======== Dataset extract ========

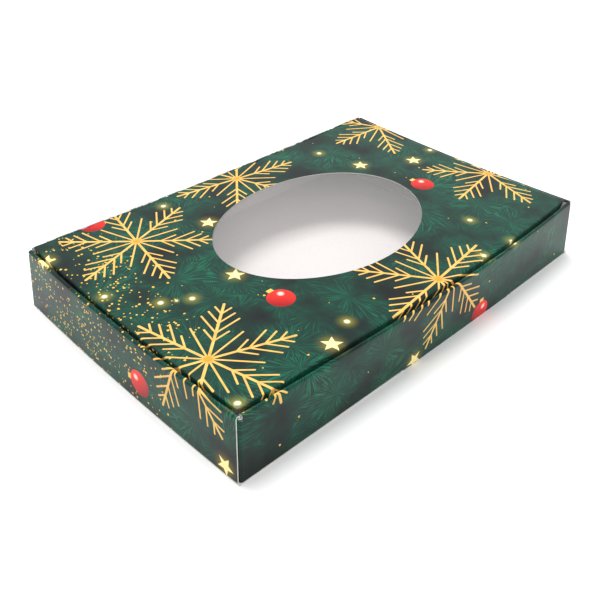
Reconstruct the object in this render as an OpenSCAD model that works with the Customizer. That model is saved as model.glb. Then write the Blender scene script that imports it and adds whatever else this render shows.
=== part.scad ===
// Flat hinged-lid sweet box, folded from one blank of thin board.
// The origin is the middle of the underside, X runs along the front, the hinge is at +Y and Z is up.
// Every panel between two creases is a solid of its own. Sizes are in millimetres.

/* [Carton] */
// Length over the two side walls
box_length = 230; // [180:1:320]
// Width from the front wall to the hinge wall
box_width = 150; // [130:1:220]
// Height to the top of the closed lid
box_height = 32; // [24:0.5:60]

/* [Board] */
// Thickness of the board
board = 0.5; // [0.4:0.05:0.7]
// Air between boards that are folded face to face
fold_gap = 0.3; // [0.2:0.05:0.5]

/* [Rolled walls] */
// Height of the lid's top above the rolled tops of the walls
lid_rise = 0.8; // [0.4:0.1:2]
// Air between the outer and the inner board of the front wall
front_roll_gap = 0.8; // [0.4:0.1:1.5]
// Depth of the flange that each inner side wall lays on the floor
floor_flange_depth = 17; // [8:1:30]
// Cut across the free corners of a floor flange
floor_flange_cut = 3; // [1:0.5:6]

/* [Corner flaps] */
// Length of a corner flap behind its side wall
corner_flap_length = 42; // [20:1:60]
// Slope of a corner flap's top and bottom edges, in degrees
corner_flap_taper = 8; // [0:1:12]

/* [Front lock] */
// Width of a locking tab of the inner front wall
lock_tab_width = 26; // [12:1:40]
// Distance of a locking tab's middle from the middle of the box
lock_tab_offset = 62; // [30:1:66]
// Play of a locking tab in its slot in the floor
lock_tab_play = 0.2; // [0.1:0.05:0.4]

/* [Lid] */
// Play between a side flap of the lid and the inner side wall
side_play = 0.8; // [0.3:0.1:1.5]
// Play between the tuck flap and the inner front wall
front_play = 1.3; // [1.1:0.1:2]
// Depth of the tuck flap
tuck_flap_depth = 16; // [10:1:18]
// Depth of a side flap
side_flap_depth = 20; // [10:1:20]
// Length of crease that is cut free at each end of a flap
crease_relief = 1.2; // [0.6:0.1:3]
// Slope of a side flap's end beside the hinge, in degrees
side_flap_taper = 20; // [5:1:30]
// Slit that frees the lid from the board of the hinge wall
hinge_slit = 0.05; // [0.05:0.01:0.1]

/* [Window] */
// Length of the oval window
window_length = 118; // [60:1:126]
// Width of the oval window
window_width = 88; // [40:1:94]
// Distance of the window's middle from the middle of the box, along the front
window_x = 5; // [-8:0.5:8]
// Distance of the window's middle from the middle of the box, towards the hinge
window_y = 2.5; // [-3:0.5:5]
// Glued margin of the film around the window
film_margin = 8; // [4:0.5:9]
// Thickness of the clear film
film_thickness = 0.2; // [0.1:0.05:0.3]

/* [Hidden] */

$fn = 64;
print_green = [0.03, 0.27, 0.2];
white_board = [0.93, 0.92, 0.9];
film_tint = [0.85, 0.9, 0.92, 0.35];
window_points = 120;
// Reach of the cutting solids past what they cut
over = 1;

x_out = box_length / 2;
y_out = box_width / 2;

// A side wall is the outer board, a corner flap and the inner board with air between them
side_roll = (3 * board + 2 * fold_gap) / 2;
front_roll = (2 * board + front_roll_gap) / 2;
ridge_top = box_height - lid_rise;
side_roll_z = ridge_top - side_roll;
front_roll_z = ridge_top - front_roll;
lid_under = box_height - board;

// The side boards stop behind the front and back walls
side_end = y_out - board - fold_gap;
side_inner_x = x_out - 2 * side_roll;
front_inner_y = -y_out + 2 * front_roll;
// The front and back walls turn into their corner flaps just inside the side walls
corner_x = x_out - board - fold_gap;
front_inner_end = side_inner_x - fold_gap;

lid_x = side_inner_x - side_play;
lid_front = front_inner_y + front_play;
lid_back = y_out - board - hinge_slit;

// A board that stands across X, drawn as an outline in Y and Z from x to x + board
module board_across_x(x, outline) {
    translate([x, 0, 0])
        rotate([90, 0, 90])
            linear_extrude(board)
                polygon(outline);
}

// A board that stands across Y, drawn as an outline in X and Z from y to y + board
module board_across_y(y, outline) {
    translate([0, y + board, 0])
        rotate([90, 0, 0])
            linear_extrude(board)
                polygon(outline);
}

// The rolled top of a double wall: half a tube along X, with its axis on the X axis
module rolled_top(length, radius) {
    rotate([90, 0, 90])
        linear_extrude(length, center = true)
            difference() {
                circle(radius);
                circle(radius - board);
                translate([-radius - over, -radius - over])
                    square([2 * (radius + over), radius + over]);
            }
}

// The tight outer bend of a lid crease: a quarter rod along X with its axis on the X axis
module crease_bend(length) {
    rotate([90, 0, 90])
        linear_extrude(length, center = true)
            intersection() {
                circle(board);
                translate([-board - over, 0])
                    square([board + over, board + over]);
            }
}

module base_panel() {
    color(print_green)
        difference() {
            translate([-x_out, -y_out, 0])
                cube([box_length, box_width, board]);
            for (sx = [-1, 1], sy = [-1, 1])
                translate([sx * x_out, sy * y_out, board / 2])
                    cube([2 * (x_out - corner_x), 2 * (y_out - side_end), board + 2 * over], center = true);
            for (side = [-1, 1])
                translate([side * lock_tab_offset - lock_tab_width / 2 - lock_tab_play,
                           front_inner_y - board - lock_tab_play, -over])
                    cube([lock_tab_width + 2 * lock_tab_play, board + 2 * lock_tab_play, board + 2 * over]);
        }
}

// The hinge wall ends in a round bead on which the lid turns
module back_wall() {
    color(print_green) {
        translate([-corner_x, y_out - board, board])
            cube([2 * corner_x, board, box_height - 1.5 * board]);
        translate([-corner_x, y_out - board / 2, box_height - board / 2])
            rotate([0, 90, 0])
                cylinder(h = 2 * corner_x, r = board / 2);
    }
}

module front_outer_wall() {
    color(print_green)
        translate([-corner_x, -y_out, board])
            cube([2 * corner_x, board, front_roll_z - board]);
}

module front_ridge() {
    color(print_green)
        translate([0, -y_out + front_roll, front_roll_z])
            rolled_top(2 * front_inner_end, front_roll);
}

// The inner front wall carries the tabs that lock it into the floor
module front_inner_wall() {
    color(white_board) {
        translate([-front_inner_end, front_inner_y - board, board])
            cube([2 * front_inner_end, board, front_roll_z - board]);
        for (side = [-1, 1])
            translate([side * lock_tab_offset - lock_tab_width / 2, front_inner_y - board, 0])
                cube([lock_tab_width, board, 2 * board]);
    }
}

module left_outer_wall() {
    color(print_green)
        translate([-x_out, -side_end, board])
            cube([board, 2 * side_end, side_roll_z - board]);
}

module left_ridge() {
    color(print_green)
        translate([-x_out + side_roll, 0, side_roll_z])
            rotate([0, 0, 90])
                rolled_top(2 * side_end, side_roll);
}

module left_inner_wall() {
    color(white_board)
        translate([-side_inner_x - board, -side_end, 2 * board])
            cube([board, 2 * side_end, side_roll_z - 2 * board]);
}

// The foot of the inner side wall lies flat on the floor, clear of the inner front wall
module left_floor_flange() {
    flange_in = -side_inner_x - board + floor_flange_depth;
    flange_front = front_inner_y + fold_gap;
    color(white_board)
        translate([0, 0, board])
            linear_extrude(board)
                polygon([[-side_inner_x - board, flange_front],
                         [flange_in - floor_flange_cut, flange_front],
                         [flange_in, flange_front + floor_flange_cut],
                         [flange_in, side_end - floor_flange_cut],
                         [flange_in - floor_flange_cut, side_end],
                         [-side_inner_x - board, side_end]]);
}

module right_outer_wall() {
    mirror([1, 0, 0])
        left_outer_wall();
}

module right_ridge() {
    mirror([1, 0, 0])
        left_ridge();
}

module right_inner_wall() {
    mirror([1, 0, 0])
        left_inner_wall();
}

module right_floor_flange() {
    mirror([1, 0, 0])
        left_floor_flange();
}

// A corner flap goes on from the front wall and stands between the two boards of a side wall
module front_left_corner_flap() {
    root = -y_out + board;
    tip = root + corner_flap_length;
    low = board + fold_gap;
    high = side_roll_z - fold_gap;
    fall = corner_flap_length * tan(corner_flap_taper);
    color(white_board)
        board_across_x(-corner_x, [[root, low], [tip, low + fall / 2], [tip, high - fall], [root, high]]);
}

module front_right_corner_flap() {
    mirror([1, 0, 0])
        front_left_corner_flap();
}

module back_left_corner_flap() {
    mirror([0, 1, 0])
        front_left_corner_flap();
}

module back_right_corner_flap() {
    mirror([1, 0, 0])
        back_left_corner_flap();
}

// The oval is a polygon of its own points, scaled from its length and width
module window_outline() {
    translate([window_x, window_y])
        polygon([for (i = [0:window_points - 1])
            [window_length / 2 * cos(i * 360 / window_points), window_width / 2 * sin(i * 360 / window_points)]]);
}

module lid_panel() {
    color(print_green) {
        translate([0, 0, lid_under])
            linear_extrude(board)
                difference() {
                    translate([-lid_x + board, lid_front + board])
                        square([2 * (lid_x - board), lid_back - lid_front - board]);
                    window_outline();
                }
        for (turn = [0, 1])
            mirror([turn, 0, 0])
                translate([-lid_x + board, (lid_front + lid_back) / 2, lid_under])
                    rotate([0, 0, -90])
                        crease_bend(lid_back - lid_front - 2 * crease_relief);
        translate([0, lid_front + board, lid_under])
            crease_bend(2 * (lid_x - crease_relief));
    }
}

module window_film() {
    color(film_tint)
        translate([window_x - window_length / 2 - film_margin, window_y - window_width / 2 - film_margin,
                   lid_under - film_thickness])
            cube([window_length + 2 * film_margin, window_width + 2 * film_margin, film_thickness]);
}

// The ends of the flaps are mitred, so that all of them can fold flat under the lid
module tuck_flap() {
    half = lid_x - crease_relief;
    color(print_green)
        board_across_y(lid_front, [[-half, lid_under], [-half + tuck_flap_depth, lid_under - tuck_flap_depth],
                                   [half - tuck_flap_depth, lid_under - tuck_flap_depth], [half, lid_under]]);
}

module left_side_flap() {
    front = lid_front + crease_relief;
    back = lid_back - crease_relief;
    color(print_green)
        board_across_x(-lid_x, [[front, lid_under], [front + side_flap_depth, lid_under - side_flap_depth],
                                [back - side_flap_depth * tan(side_flap_taper), lid_under - side_flap_depth],
                                [back, lid_under]]);
}

module right_side_flap() {
    mirror([1, 0, 0])
        left_side_flap();
}

base_panel();
back_wall();
front_outer_wall();
front_ridge();
front_inner_wall();
left_outer_wall();
left_ridge();
left_inner_wall();
left_floor_flange();
right_outer_wall();
right_ridge();
right_inner_wall();
right_floor_flange();
front_left_corner_flap();
front_right_corner_flap();
back_left_corner_flap();
back_right_corner_flap();
lid_panel();
window_film();
tuck_flap();
left_side_flap();
right_side_flap();
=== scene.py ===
# %% [markdown]
# # A flat window carton for sweets
# The carton is one printed blank of thin board, folded and locked without
# glue, with a clear film behind the oval window of its lid. It could be
# modelled as a few plain boxes, but board is never that straight. So each
# panel is made as an open sheet on its printed side, bent a little as
# loaded board bends, and then given the thickness of the board. The print
# lies on the unfolded blank, so it runs over the creases without a break.

import math

import bpy
from mathutils import Matrix, Vector


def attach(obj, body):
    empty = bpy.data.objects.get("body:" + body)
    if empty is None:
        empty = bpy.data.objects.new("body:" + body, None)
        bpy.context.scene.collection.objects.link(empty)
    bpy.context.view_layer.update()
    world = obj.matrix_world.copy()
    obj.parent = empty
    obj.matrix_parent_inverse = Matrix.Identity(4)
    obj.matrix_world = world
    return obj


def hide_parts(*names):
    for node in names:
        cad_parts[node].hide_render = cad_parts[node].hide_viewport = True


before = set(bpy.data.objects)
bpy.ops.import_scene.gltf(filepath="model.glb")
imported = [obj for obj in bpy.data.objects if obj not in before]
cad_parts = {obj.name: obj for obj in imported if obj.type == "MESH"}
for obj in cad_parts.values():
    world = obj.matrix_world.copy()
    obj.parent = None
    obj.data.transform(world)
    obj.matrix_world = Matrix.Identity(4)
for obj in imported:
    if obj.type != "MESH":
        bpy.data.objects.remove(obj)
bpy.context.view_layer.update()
scene = bpy.context.scene

# %% [markdown]
# ## Sizes
# A carton maker draws the blank in millimetres, measured on the board. The
# script does the same, and each mesh is scaled to metres when it is made.
# The driving sizes stand together here, so that neighbours share them.

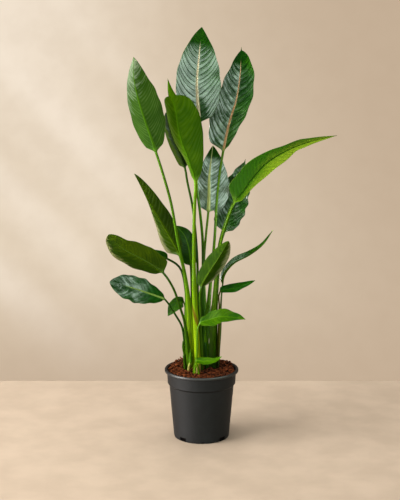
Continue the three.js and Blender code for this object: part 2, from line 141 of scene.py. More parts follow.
# %% [markdown]
# ## Shader maths as Python
#
# A leaf's colour is arithmetic: a pale rib where the distance to the midrib is small, a darker band in
# each valley between two veins. Nodes can be wired by hand in the editor, but a long formula is easier to
# read as an expression. One small class wraps a node's output, and each operator adds the Math node.

# %% Socket
class Socket:
    """One output of a node. An operator with a number or another socket adds a Math node."""

    def __init__(self, recipe, output):
        self.recipe, self.output = recipe, output

    def math(self, operation, *others):
        """A Math node that takes this socket first."""
        return self.recipe.add("ShaderNodeMath", {"operation": operation}, self, *others)

    def __add__(self, other):
        return self.math("ADD", other)

    def __mul__(self, other):
        return self.math("MULTIPLY", other)

    def __sub__(self, other):
        return self.math("SUBTRACT", other)

    def __rsub__(self, other):
        return self.recipe.add("ShaderNodeMath", {"operation": "SUBTRACT"}, other, self)

    def __truediv__(self, other):
        return self.math("DIVIDE", other)

    __radd__, __rmul__ = __add__, __mul__

    def other(self, index):
        """Another output of the same node."""
        return Socket(self.recipe, self.output.node.outputs[index])

    def step(self, low=0.0, high=1.0):
        """0 below low, 1 above high, and a smooth S between; low may be the larger of the two."""
        return self.recipe.add("ShaderNodeMapRange", {"interpolation_type": "SMOOTHSTEP"}, self, low, high)


print("operators that add nodes: +, -, * and /")

# %% [markdown]
# ## Recipes
#
# A material is a recipe: noises and stored numbers go in, colours are mixed, and a shader comes out. The
# few kinds of node that return in every finish get a method each, so a finish reads as a list of steps.

# %% Recipe
class Recipe:
    """The nodes of one material or world."""

    def __init__(self, owner):
        owner.use_nodes = True
        self.owner, self.tree = owner, owner.node_tree
        self.tree.nodes.clear()

    def add(self, kind, settings=None, *values, out=0, **named):
        """Adds a node: first its settings, then the values or links of its inputs, in order or by name. A
        name such as _2 stands for the input with that number."""
        node = self.tree.nodes.new(kind)
        for key, value in (settings or {}).items():
            setattr(node, key, value)
        inputs = list(zip(node.inputs, values))
        for key, value in named.items():
            label = int(key[1:]) if key[1:].isdigit() else key.replace("_", " ")
            inputs.append((node.inputs[label], value))
        for socket, value in inputs:
            if isinstance(value, Socket):
                self.tree.links.new(value.output, socket)
            else:
                socket.default_value = value
        return Socket(self, node.outputs[out]) if node.outputs else None

    def mix(self, share, first, second):
        """A colour between two: first where share is 0 and second where it is 1."""
        return self.add("ShaderNodeMix", {"data_type": "RGBA"}, share, out=2, _6=first, _7=second)

    def between(self, share, first, second):
        """A number between two, in the same way."""
        return self.add("ShaderNodeMix", None, share, _2=first, _3=second)

    def attribute(self, name):
        """A number that is stored at each point of the mesh."""
        return self.add("ShaderNodeAttribute", {"attribute_name": name}, out=2)

    def noise(self, vector, scale, detail=2.0, roughness=0.5):
        """Soft noise round 0.5, with about scale patches to the unit."""
        return self.add(
            "ShaderNodeTexNoise", None, Vector=vector, Scale=scale, Detail=detail, Roughness=roughness)

    def combine(self, x, y, z):
        """A vector from three numbers."""
        return self.add("ShaderNodeCombineXYZ", None, x, y, z)

    def place(self):
        """Where a point is on the plant, in metres."""
        return self.add("ShaderNodeTexCoord", out=3)

    def bump(self, strength, distance, height):
        """A normal that leans with the height, for grain too fine for the mesh."""
        return self.add("ShaderNodeBump", None, Strength=strength, Distance=distance, Height=height)

    def principled(self, **named):
        """The one shader for plastic, wax, coir and plaster."""
        return self.add("ShaderNodeBsdfPrincipled", None, **named)

    def finish(self, shader):
        """Joins the shader to the material's output and gives the material."""
        self.add("ShaderNodeOutputMaterial", None, shader)
        return self.owner


def new_recipe(name):
    """An empty recipe for a new material."""
    return Recipe(bpy.data.materials.new(name))


def srgb(red, green, blue):
    """A colour given from 0 to 255 as linear light. Each share of 255 is raised by 0.055, divided by 1.055
    and taken to the power 2.4, and the darkest shares are divided by 12.92 instead."""
    shares = [tone / 255 for tone in (red, green, blue)]
    return tuple(((v + 0.055) / 1.055) ** 2.4 if v > 0.04045 else v / 12.92 for v in shares) + (1.0,)


def dimmed(colour, share):
    """A colour given from 0 to 255, with its linear light multiplied by a share."""
    return tuple(v * share for v in srgb(*colour)[:3]) + (1.0,)


print("shader helpers ready")

# %% [markdown]
# ## Wall light
#
# The wall is lit from the upper left in soft slanting streaks, and its tone falls off towards the right. A
# second plane could stand for it, but it would hide the plant from behind. The world can hold the same
# tones, read from the direction of view, while the plant is lit by an even pale light.

# %% World
WALL_LEFT, WALL_RIGHT = srgb(228, 210, 186), srgb(197, 175, 150)
WALL_STREAK, WALL_CORNER = srgb(248, 233, 214), srgb(250, 236, 218)
WALL_BELOW, WALL_GRAIN = srgb(196, 173, 148), srgb(180, 158, 132)
AMBIENT, AMBIENT_STRENGTH = srgb(236, 214, 186), 0.27

world = bpy.data.worlds.new("studio")
bpy.context.scene.world = world
recipe = Recipe(world)
direction = recipe.add("ShaderNodeTexCoord")
rightward = recipe.add("ShaderNodeSeparateXYZ", None, direction)
upward = rightward.other(2)
leftward = 0.0 - rightward
slant = recipe.combine((rightward + upward) * 8.0, (rightward - upward) * 0.9, 0.0)
streaks = recipe.noise(slant, 1.6, 1.0).step(0.35, 0.7)
wall = recipe.mix((rightward + 0.35 * upward).step(-0.16, 0.16), WALL_LEFT, WALL_RIGHT)
wall = recipe.mix(streaks * leftward.step(0.0, 0.12) * 0.75, wall, WALL_STREAK)
wall = recipe.mix(upward.step(-0.12, 0.03) * leftward.step(0.02, 0.15) * 0.6, wall, WALL_CORNER)
wall = recipe.mix(upward.step(-0.17, -0.31) * 0.9, wall, WALL_BELOW)
wall = recipe.mix(recipe.noise(direction, 60.0, 4.0).step(0.3, 0.75) * 0.1, wall, WALL_GRAIN)
seen = recipe.add("ShaderNodeBackground", None, wall, 1.0)
ambient = recipe.add("ShaderNodeBackground", None, AMBIENT, AMBIENT_STRENGTH)
is_camera = recipe.add("ShaderNodeLightPath")
recipe.add("ShaderNodeOutputWorld", None, recipe.add("ShaderNodeMixShader", None, is_camera, ambient, seen))
print("world nodes", len(world.node_tree.nodes))

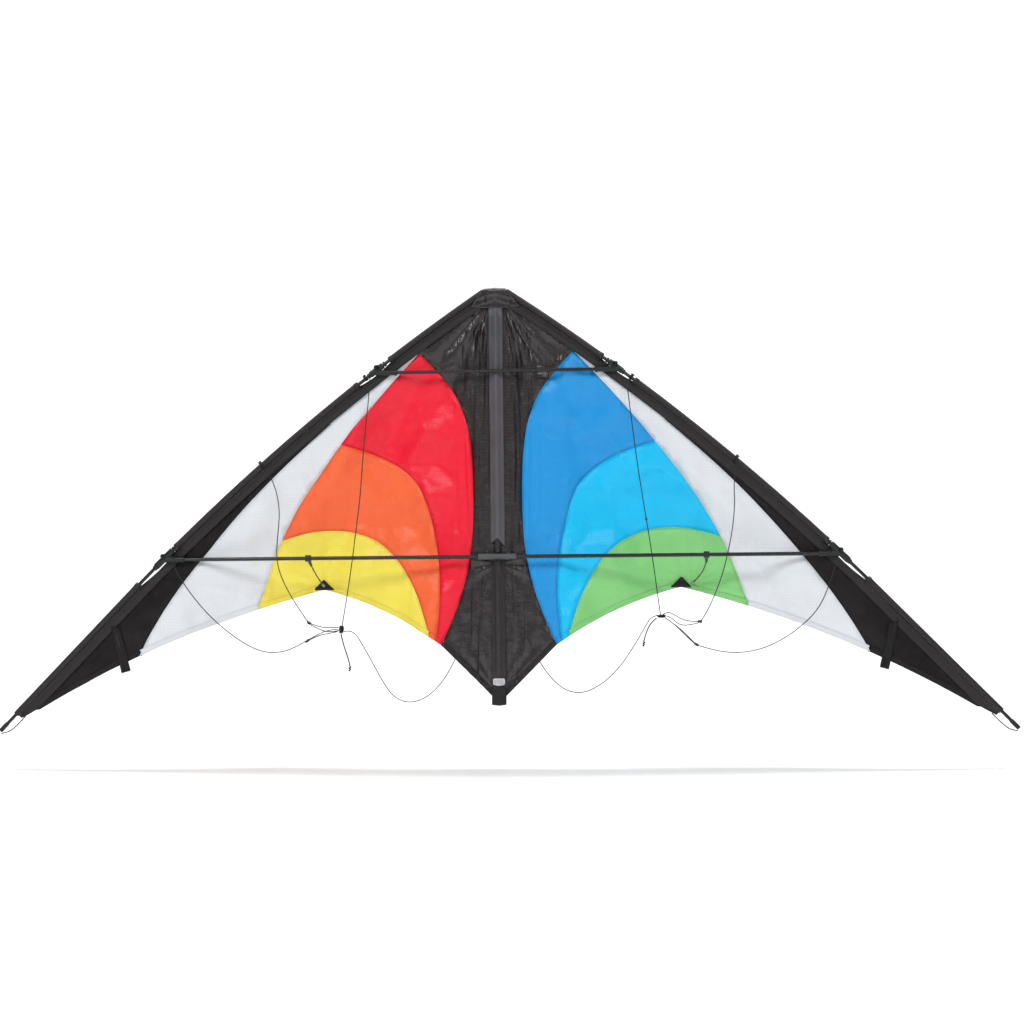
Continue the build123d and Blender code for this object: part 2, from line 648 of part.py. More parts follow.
# ---- standoffs: a clip on the lower spreader, a thin rod and a foot in front of the sail ----
STANDOFF_R = 1.0
CLIP_R = 5.2
CLIP_HALF = 4.5
CLIP_ARM = 21.0
FOOT_R = 2.0
FOOT_GAP = 5.4
for side in SIDES:
    clip_x = STANDOFF_CLIP_X[side]
    foot_x = STANDOFF_FOOT_X[side]
    pivot = Vector(clip_x, 0, LOWER_SPREADER_Z)
    foot = Vector(foot_x, sail_y(foot_x, STANDOFF_FOOT_Z) - FOOT_GAP, STANDOFF_FOOT_Z)
    reach = foot - pivot
    bow = Vector(STANDOFF_BOW[side], 0, 0)
    with BuildLine() as rod_line:
        ThreePointArc(pivot + reach * 0.14 + bow * 0.4, pivot + reach * 0.62 + bow, foot)
    root_direction = rod_line.line % 0
    with BuildPart() as standoff_rod:
        with BuildSketch(Plane(origin=rod_line.line @ 0, z_dir=root_direction)):
            Circle(STANDOFF_R)
        sweep(path=rod_line.line)
    write(f"{side}_standoff_rod", standoff_rod.part)
    with BuildPart() as clip:
        with BuildSketch(Plane.YZ.offset(clip_x)):
            with Locations((0, LOWER_SPREADER_Z)):
                Circle(CLIP_R)
        extrude(amount=CLIP_HALF, both=True)
        fillet(clip.edges().filter_by(GeomType.CIRCLE), 1.0)
        for distance, radius in ((2.0, 3.4), (CLIP_ARM, 1.7)):
            with BuildSketch(Plane(origin=pivot + root_direction * distance, z_dir=root_direction)):
                Circle(radius)
        loft()
        with BuildSketch(Plane.YZ.offset(clip_x)):
            with Locations((0, LOWER_SPREADER_Z)):
                Circle(LOWER_SPREADER_R + FIT)
        extrude(amount=2 * CLIP_HALF, both=True, mode=Mode.SUBTRACT)
    write(f"{side}_standoff_clip", clip.part)
    with BuildPart() as foot_cap:
        with BuildSketch(Plane(origin=foot, z_dir=rod_line.line % 1).offset(-7)):
            Circle(FOOT_R)
        extrude(amount=7.6)
        fillet(foot_cap.edges().filter_by(GeomType.CIRCLE), 0.6)
    write(f"{side}_standoff_foot", foot_cap.part)
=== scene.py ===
import bpy
import json
import math
import numpy as np
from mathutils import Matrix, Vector, noise
from mathutils.geometry import delaunay_2d_cdt


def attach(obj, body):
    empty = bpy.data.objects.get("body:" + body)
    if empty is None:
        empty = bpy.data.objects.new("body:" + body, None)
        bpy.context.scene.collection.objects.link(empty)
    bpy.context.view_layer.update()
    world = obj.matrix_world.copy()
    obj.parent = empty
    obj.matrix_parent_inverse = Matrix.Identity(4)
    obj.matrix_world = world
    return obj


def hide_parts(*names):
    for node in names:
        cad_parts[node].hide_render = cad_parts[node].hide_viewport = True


# Two-line delta kite hung by its upper spreader. Metres, in the CAD's frame: +Z to the nose,
# +X along the span, -Y towards the bridle. The origin is the middle of the upper spreader.
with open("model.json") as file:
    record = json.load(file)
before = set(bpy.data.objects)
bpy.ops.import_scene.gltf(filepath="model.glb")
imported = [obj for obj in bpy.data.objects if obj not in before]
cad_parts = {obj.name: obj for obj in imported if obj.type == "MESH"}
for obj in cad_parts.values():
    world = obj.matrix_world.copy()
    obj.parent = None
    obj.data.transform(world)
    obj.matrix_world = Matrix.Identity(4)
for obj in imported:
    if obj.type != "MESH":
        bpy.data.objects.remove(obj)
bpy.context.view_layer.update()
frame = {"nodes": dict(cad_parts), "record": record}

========

Objective:
From the line that contains "front_right_corner_flap();" through the line that contains "scene = bpy.context.scene", reproduce every line exactly, both end lines included.

Problem solution:
front_right_corner_flap();
back_left_corner_flap();
back_right_corner_flap();
lid_panel();
window_film();
tuck_flap();
left_side_flap();
right_side_flap();
=== scene.py ===
# %% [markdown]
# # A flat window carton for sweets
# The carton is one printed blank of thin board, folded and locked without
# glue, with a clear film behind the oval window of its lid. It could be
# modelled as a few plain boxes, but board is never that straight. So each
# panel is made as an open sheet on its printed side, bent a little as
# loaded board bends, and then given the thickness of the board. The print
# lies on the unfolded blank, so it runs over the creases without a break.

import math

import bpy
from mathutils import Matrix, Vector


def attach(obj, body):
    empty = bpy.data.objects.get("body:" + body)
    if empty is None:
        empty = bpy.data.objects.new("body:" + body, None)
        bpy.context.scene.collection.objects.link(empty)
    bpy.context.view_layer.update()
    world = obj.matrix_world.copy()
    obj.parent = empty
    obj.matrix_parent_inverse = Matrix.Identity(4)
    obj.matrix_world = world
    return obj


def hide_parts(*names):
    for node in names:
        cad_parts[node].hide_render = cad_parts[node].hide_viewport = True


before = set(bpy.data.objects)
bpy.ops.import_scene.gltf(filepath="model.glb")
imported = [obj for obj in bpy.data.objects if obj not in before]
cad_parts = {obj.name: obj for obj in imported if obj.type == "MESH"}
for obj in cad_parts.values():
    world = obj.matrix_world.copy()
    obj.parent = None
    obj.data.transform(world)
    obj.matrix_world = Matrix.Identity(4)
for obj in imported:
    if obj.type != "MESH":
        bpy.data.objects.remove(obj)
bpy.context.view_layer.update()
scene = bpy.context.scene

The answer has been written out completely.